** Start Records provided **
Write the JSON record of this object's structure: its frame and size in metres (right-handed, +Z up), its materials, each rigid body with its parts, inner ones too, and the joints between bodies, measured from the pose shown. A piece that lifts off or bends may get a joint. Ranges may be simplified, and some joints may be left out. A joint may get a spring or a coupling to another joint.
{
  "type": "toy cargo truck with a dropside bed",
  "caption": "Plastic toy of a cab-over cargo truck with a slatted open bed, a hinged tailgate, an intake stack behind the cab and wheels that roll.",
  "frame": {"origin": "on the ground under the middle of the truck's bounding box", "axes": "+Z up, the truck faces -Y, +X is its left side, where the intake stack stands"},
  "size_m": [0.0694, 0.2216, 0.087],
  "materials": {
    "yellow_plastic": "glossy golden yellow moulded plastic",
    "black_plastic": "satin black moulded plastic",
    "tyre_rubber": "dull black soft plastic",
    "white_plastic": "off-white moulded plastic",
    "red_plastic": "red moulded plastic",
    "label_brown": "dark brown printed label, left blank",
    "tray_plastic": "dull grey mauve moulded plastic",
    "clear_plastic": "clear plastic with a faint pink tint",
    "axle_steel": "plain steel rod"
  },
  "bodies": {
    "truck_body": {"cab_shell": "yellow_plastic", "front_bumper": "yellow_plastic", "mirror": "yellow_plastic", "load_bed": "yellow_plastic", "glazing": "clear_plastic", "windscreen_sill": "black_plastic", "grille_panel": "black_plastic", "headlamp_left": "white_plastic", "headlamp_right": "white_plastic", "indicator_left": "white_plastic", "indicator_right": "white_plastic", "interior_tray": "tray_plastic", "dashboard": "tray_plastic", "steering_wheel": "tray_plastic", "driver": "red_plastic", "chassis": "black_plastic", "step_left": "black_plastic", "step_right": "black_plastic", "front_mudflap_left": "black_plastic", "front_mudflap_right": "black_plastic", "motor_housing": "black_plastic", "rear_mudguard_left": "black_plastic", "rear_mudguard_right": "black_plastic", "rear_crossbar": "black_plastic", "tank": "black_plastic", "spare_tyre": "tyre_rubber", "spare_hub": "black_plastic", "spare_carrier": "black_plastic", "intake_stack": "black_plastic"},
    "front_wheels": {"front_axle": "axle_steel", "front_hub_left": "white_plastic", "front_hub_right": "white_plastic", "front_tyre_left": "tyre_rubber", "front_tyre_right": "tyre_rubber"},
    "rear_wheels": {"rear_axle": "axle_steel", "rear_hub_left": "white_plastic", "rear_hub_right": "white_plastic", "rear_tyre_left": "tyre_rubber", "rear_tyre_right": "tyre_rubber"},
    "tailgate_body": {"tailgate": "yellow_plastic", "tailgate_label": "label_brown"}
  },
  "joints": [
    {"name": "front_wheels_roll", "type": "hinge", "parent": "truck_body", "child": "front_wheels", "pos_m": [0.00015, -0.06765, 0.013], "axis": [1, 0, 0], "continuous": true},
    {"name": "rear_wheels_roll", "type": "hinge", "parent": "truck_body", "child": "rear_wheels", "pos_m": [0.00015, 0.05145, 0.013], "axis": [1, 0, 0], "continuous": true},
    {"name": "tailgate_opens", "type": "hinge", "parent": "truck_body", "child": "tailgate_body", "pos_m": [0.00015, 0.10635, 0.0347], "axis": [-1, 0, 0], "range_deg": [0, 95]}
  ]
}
** End Records provided **
** Start Records provided **
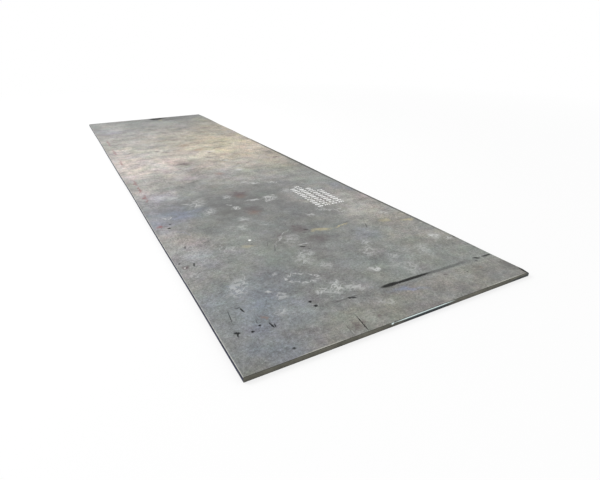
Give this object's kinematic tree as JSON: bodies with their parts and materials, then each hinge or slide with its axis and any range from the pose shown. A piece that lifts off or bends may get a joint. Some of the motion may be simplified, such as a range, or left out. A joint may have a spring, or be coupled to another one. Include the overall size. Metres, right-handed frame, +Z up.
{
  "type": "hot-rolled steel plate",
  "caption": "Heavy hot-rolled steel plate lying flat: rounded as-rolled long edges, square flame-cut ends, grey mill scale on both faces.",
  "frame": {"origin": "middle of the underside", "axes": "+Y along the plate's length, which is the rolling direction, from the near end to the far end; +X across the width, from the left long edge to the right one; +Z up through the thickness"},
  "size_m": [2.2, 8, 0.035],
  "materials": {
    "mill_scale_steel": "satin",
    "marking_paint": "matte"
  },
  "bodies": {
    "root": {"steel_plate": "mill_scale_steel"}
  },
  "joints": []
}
** End Records provided **
Search the listing for the word "handed". Copy every line in which it occurs.

Write the JSON record of this object's structure: its frame and size in metres (right-handed, +Z up), its materials, each rigid body with its parts, inner ones too, and the joints between bodies, measured from the pose shown. A piece that lifts off or bends may get a joint. Ranges may be simplified, and some joints may be left out. A joint may get a spring or a coupling to another joint.
Give this object's kinematic tree as JSON: bodies with their parts and materials, then each hinge or slide with its axis and any range from the pose shown. A piece that lifts off or bends may get a joint. Some of the motion may be simplified, such as a range, or left out. A joint may have a spring, or be coupled to another one. Include the overall size. Metres, right-handed frame, +Z up.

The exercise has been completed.